Return only the lines running from the line with "bottom_shell();" down to the line with "cad_parts[node].hide_render = cad_parts[node].hide_viewport", both included, exactly as they appear.
[Begin DATA]
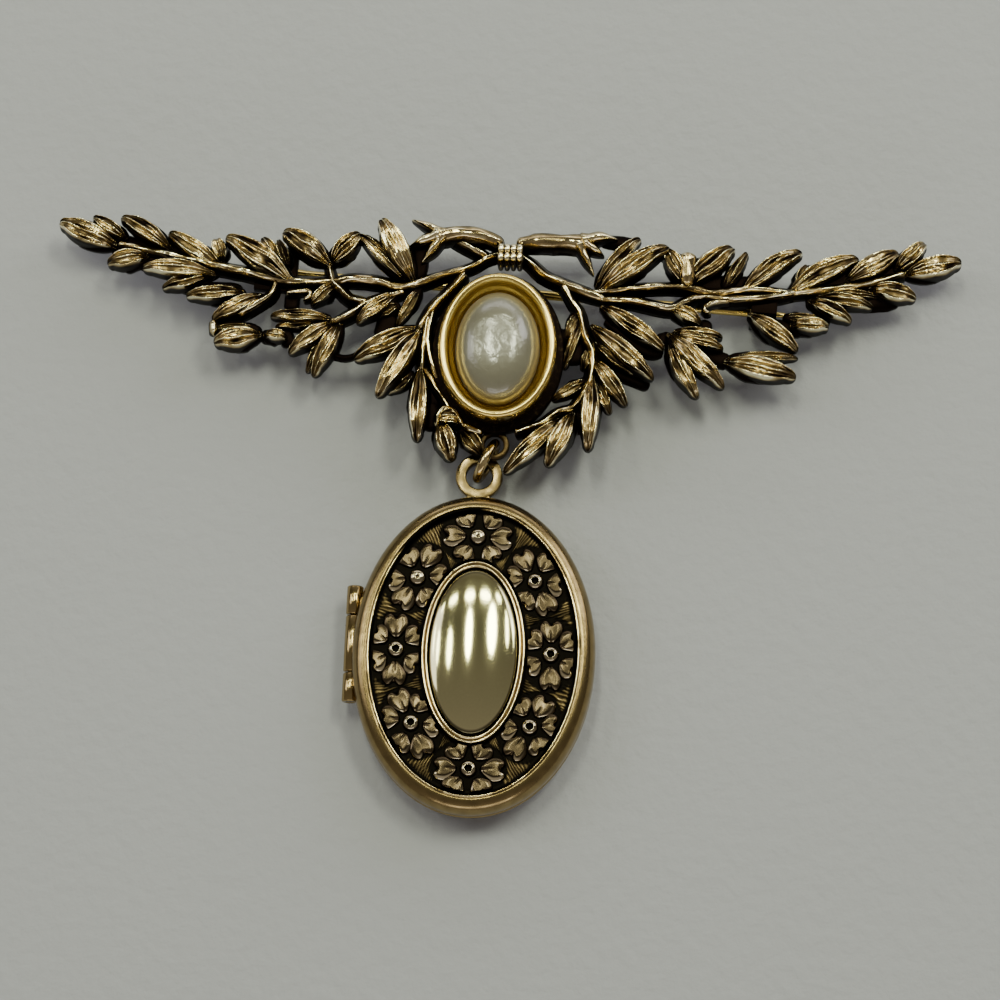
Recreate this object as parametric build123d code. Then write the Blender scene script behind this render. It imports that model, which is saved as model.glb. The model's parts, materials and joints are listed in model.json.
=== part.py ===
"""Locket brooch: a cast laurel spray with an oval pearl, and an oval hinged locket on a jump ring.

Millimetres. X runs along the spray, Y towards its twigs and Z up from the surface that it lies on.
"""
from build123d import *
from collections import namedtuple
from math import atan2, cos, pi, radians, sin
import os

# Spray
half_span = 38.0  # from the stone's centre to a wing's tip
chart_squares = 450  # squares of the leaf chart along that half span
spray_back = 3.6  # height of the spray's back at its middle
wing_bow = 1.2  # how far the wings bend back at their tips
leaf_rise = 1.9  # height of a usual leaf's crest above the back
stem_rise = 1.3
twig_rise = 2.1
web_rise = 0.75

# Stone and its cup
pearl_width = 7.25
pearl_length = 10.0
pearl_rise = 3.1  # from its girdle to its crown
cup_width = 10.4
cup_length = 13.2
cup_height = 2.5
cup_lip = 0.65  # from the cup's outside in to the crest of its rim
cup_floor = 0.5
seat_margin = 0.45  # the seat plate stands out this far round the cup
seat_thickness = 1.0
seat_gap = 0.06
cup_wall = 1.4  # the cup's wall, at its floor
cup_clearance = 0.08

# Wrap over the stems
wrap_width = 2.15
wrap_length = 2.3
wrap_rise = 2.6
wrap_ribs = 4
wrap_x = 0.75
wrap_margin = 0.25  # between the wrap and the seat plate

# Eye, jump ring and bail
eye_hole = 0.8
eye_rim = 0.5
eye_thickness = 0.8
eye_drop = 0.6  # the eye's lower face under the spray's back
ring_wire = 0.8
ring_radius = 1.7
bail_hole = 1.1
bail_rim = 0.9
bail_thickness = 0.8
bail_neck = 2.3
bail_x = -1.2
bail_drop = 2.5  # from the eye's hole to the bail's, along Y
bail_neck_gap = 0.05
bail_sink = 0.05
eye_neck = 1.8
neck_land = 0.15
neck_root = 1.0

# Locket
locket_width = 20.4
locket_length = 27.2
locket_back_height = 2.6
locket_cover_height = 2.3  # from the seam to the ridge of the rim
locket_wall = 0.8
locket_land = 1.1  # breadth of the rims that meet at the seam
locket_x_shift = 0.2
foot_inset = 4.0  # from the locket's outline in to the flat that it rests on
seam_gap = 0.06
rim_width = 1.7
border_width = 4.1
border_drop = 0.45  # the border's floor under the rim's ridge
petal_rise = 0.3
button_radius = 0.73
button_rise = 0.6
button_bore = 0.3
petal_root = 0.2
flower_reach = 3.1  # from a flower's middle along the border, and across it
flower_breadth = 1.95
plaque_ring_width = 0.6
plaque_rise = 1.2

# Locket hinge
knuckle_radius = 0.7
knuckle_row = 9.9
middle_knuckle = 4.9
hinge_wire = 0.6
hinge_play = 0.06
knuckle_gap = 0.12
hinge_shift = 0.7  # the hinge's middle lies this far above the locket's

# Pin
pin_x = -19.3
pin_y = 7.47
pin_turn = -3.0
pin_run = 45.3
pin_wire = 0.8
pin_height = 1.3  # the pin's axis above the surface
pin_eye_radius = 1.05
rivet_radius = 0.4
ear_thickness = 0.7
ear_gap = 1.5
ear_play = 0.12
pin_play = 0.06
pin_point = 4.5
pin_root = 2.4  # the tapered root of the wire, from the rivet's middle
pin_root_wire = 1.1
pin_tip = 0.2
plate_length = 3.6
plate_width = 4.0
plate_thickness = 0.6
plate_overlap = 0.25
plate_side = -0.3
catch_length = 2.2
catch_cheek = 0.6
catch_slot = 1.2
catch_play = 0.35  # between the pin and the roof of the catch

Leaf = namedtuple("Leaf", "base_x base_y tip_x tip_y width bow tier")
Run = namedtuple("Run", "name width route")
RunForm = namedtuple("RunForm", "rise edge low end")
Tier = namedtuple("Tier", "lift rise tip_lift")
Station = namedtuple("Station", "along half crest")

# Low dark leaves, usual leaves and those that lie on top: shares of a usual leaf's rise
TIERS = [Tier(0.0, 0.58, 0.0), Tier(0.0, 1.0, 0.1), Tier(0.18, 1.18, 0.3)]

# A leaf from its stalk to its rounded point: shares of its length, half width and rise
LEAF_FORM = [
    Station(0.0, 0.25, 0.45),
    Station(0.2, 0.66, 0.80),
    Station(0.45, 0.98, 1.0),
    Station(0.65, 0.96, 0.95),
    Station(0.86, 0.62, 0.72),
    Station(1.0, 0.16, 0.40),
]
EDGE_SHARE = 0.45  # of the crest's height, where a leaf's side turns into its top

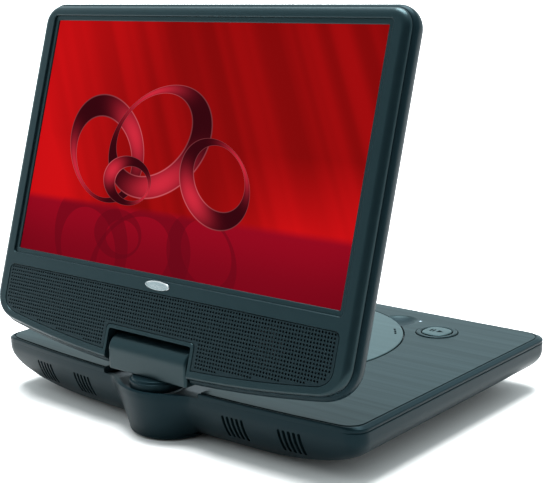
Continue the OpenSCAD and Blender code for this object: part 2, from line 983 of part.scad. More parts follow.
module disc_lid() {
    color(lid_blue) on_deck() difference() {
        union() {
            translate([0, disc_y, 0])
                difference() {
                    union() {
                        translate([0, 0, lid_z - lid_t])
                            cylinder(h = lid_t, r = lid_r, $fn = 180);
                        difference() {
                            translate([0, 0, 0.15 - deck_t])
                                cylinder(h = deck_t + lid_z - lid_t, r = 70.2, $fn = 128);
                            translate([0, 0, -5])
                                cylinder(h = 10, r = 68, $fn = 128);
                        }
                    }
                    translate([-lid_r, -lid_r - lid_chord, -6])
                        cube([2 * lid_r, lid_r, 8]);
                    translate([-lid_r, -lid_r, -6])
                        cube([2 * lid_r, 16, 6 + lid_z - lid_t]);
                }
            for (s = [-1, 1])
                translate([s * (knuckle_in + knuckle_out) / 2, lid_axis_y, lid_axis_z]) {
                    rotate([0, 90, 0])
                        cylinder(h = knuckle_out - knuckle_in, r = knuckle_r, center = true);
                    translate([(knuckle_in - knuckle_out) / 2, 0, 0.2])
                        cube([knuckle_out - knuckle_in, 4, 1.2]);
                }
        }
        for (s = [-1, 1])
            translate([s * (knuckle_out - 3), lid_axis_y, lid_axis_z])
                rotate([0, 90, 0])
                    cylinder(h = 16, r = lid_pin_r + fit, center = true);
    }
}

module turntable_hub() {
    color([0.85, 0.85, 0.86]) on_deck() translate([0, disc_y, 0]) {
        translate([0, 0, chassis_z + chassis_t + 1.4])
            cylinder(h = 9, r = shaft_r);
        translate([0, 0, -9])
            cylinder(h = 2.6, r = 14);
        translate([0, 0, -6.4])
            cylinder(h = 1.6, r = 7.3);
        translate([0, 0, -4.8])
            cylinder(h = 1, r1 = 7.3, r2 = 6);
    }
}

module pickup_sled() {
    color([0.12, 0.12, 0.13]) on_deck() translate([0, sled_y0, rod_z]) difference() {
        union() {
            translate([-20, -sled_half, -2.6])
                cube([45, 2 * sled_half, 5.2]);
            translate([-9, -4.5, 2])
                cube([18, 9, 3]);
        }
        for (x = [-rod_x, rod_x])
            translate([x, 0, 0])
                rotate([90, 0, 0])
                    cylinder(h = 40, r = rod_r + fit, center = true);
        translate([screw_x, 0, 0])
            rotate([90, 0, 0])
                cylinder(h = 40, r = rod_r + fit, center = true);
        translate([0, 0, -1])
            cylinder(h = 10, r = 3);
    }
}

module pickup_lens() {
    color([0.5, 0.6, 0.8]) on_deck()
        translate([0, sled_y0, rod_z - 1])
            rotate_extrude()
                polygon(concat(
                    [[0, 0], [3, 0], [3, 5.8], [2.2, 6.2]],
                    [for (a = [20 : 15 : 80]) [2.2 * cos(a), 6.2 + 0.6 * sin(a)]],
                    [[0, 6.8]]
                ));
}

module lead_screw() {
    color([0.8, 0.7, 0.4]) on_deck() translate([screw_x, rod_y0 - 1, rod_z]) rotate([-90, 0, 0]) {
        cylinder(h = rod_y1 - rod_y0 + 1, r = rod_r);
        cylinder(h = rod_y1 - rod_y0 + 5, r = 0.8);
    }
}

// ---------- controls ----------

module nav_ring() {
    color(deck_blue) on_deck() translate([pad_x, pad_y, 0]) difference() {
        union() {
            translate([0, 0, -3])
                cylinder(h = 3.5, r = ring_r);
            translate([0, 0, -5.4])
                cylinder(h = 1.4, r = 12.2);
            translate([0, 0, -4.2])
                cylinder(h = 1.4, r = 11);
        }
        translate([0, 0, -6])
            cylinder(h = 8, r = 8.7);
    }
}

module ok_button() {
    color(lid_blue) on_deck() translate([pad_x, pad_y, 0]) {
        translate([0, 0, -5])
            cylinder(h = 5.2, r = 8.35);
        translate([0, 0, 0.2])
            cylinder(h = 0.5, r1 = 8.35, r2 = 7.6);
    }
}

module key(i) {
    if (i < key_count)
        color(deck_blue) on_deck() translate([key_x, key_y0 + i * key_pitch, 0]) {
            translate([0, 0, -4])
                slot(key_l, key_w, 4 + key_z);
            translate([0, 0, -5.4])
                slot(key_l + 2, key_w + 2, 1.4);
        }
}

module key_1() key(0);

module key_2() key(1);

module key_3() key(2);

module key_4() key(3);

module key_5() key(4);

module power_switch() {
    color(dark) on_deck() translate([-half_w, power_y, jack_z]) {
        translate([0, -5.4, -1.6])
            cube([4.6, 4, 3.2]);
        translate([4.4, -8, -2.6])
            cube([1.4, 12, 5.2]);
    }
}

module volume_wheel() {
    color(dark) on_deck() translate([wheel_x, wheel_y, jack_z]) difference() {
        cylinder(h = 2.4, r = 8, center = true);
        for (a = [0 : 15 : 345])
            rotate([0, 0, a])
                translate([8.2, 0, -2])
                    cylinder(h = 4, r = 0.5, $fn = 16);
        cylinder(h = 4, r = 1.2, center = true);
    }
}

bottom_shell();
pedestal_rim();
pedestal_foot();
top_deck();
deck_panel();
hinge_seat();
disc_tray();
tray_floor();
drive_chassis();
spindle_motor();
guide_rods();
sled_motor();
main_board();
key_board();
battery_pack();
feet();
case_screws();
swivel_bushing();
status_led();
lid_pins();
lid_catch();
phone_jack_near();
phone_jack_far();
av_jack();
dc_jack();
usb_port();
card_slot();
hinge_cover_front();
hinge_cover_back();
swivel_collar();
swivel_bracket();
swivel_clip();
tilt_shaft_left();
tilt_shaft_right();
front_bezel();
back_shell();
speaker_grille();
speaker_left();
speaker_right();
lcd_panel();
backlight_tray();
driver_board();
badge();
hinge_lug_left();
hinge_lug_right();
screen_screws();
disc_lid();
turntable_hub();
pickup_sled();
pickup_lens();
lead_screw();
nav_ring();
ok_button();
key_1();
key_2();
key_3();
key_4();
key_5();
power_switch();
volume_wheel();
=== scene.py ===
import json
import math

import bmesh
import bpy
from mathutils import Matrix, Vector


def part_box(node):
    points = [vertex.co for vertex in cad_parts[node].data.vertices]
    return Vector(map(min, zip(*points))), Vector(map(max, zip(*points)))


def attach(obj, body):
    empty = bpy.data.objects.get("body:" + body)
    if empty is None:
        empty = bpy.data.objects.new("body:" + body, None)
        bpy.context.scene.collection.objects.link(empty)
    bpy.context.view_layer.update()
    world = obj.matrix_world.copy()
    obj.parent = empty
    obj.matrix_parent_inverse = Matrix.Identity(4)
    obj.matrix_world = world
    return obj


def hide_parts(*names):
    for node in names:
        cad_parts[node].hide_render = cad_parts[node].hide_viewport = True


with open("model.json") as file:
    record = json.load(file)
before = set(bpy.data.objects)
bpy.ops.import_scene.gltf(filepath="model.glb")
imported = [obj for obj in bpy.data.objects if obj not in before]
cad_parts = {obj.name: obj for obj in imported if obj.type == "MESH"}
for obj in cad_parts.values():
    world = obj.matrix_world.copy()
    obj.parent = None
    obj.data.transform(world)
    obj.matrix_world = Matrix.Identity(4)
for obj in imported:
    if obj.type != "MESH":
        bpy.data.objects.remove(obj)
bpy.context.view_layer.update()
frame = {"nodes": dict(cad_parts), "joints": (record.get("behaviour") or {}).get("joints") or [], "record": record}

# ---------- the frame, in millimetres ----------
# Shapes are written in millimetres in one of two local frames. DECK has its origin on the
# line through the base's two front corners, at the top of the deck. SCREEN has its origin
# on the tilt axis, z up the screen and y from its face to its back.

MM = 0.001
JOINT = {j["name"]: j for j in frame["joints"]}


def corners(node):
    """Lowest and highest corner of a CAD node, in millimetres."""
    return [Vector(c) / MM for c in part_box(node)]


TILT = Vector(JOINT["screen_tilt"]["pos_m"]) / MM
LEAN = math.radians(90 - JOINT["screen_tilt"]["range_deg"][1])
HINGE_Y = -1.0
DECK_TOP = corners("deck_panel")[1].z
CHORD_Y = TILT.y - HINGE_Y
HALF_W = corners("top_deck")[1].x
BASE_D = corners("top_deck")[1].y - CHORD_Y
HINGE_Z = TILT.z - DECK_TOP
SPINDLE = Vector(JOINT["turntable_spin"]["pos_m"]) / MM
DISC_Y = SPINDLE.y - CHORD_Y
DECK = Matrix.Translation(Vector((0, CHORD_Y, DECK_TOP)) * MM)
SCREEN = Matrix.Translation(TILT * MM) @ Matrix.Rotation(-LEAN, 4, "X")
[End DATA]
#### EXPECTED ANSWER
bottom_shell();
pedestal_rim();
pedestal_foot();
top_deck();
deck_panel();
hinge_seat();
disc_tray();
tray_floor();
drive_chassis();
spindle_motor();
guide_rods();
sled_motor();
main_board();
key_board();
battery_pack();
feet();
case_screws();
swivel_bushing();
status_led();
lid_pins();
lid_catch();
phone_jack_near();
phone_jack_far();
av_jack();
dc_jack();
usb_port();
card_slot();
hinge_cover_front();
hinge_cover_back();
swivel_collar();
swivel_bracket();
swivel_clip();
tilt_shaft_left();
tilt_shaft_right();
front_bezel();
back_shell();
speaker_grille();
speaker_left();
speaker_right();
lcd_panel();
backlight_tray();
driver_board();
badge();
hinge_lug_left();
hinge_lug_right();
screen_screws();
disc_lid();
turntable_hub();
pickup_sled();
pickup_lens();
lead_screw();
nav_ring();
ok_button();
key_1();
key_2();
key_3();
key_4();
key_5();
power_switch();
volume_wheel();
=== scene.py ===
import json
import math

import bmesh
import bpy
from mathutils import Matrix, Vector


def part_box(node):
    points = [vertex.co for vertex in cad_parts[node].data.vertices]
    return Vector(map(min, zip(*points))), Vector(map(max, zip(*points)))


def attach(obj, body):
    empty = bpy.data.objects.get("body:" + body)
    if empty is None:
        empty = bpy.data.objects.new("body:" + body, None)
        bpy.context.scene.collection.objects.link(empty)
    bpy.context.view_layer.update()
    world = obj.matrix_world.copy()
    obj.parent = empty
    obj.matrix_parent_inverse = Matrix.Identity(4)
    obj.matrix_world = world
    return obj


def hide_parts(*names):
    for node in names:
        cad_parts[node].hide_render = cad_parts[node].hide_viewport = True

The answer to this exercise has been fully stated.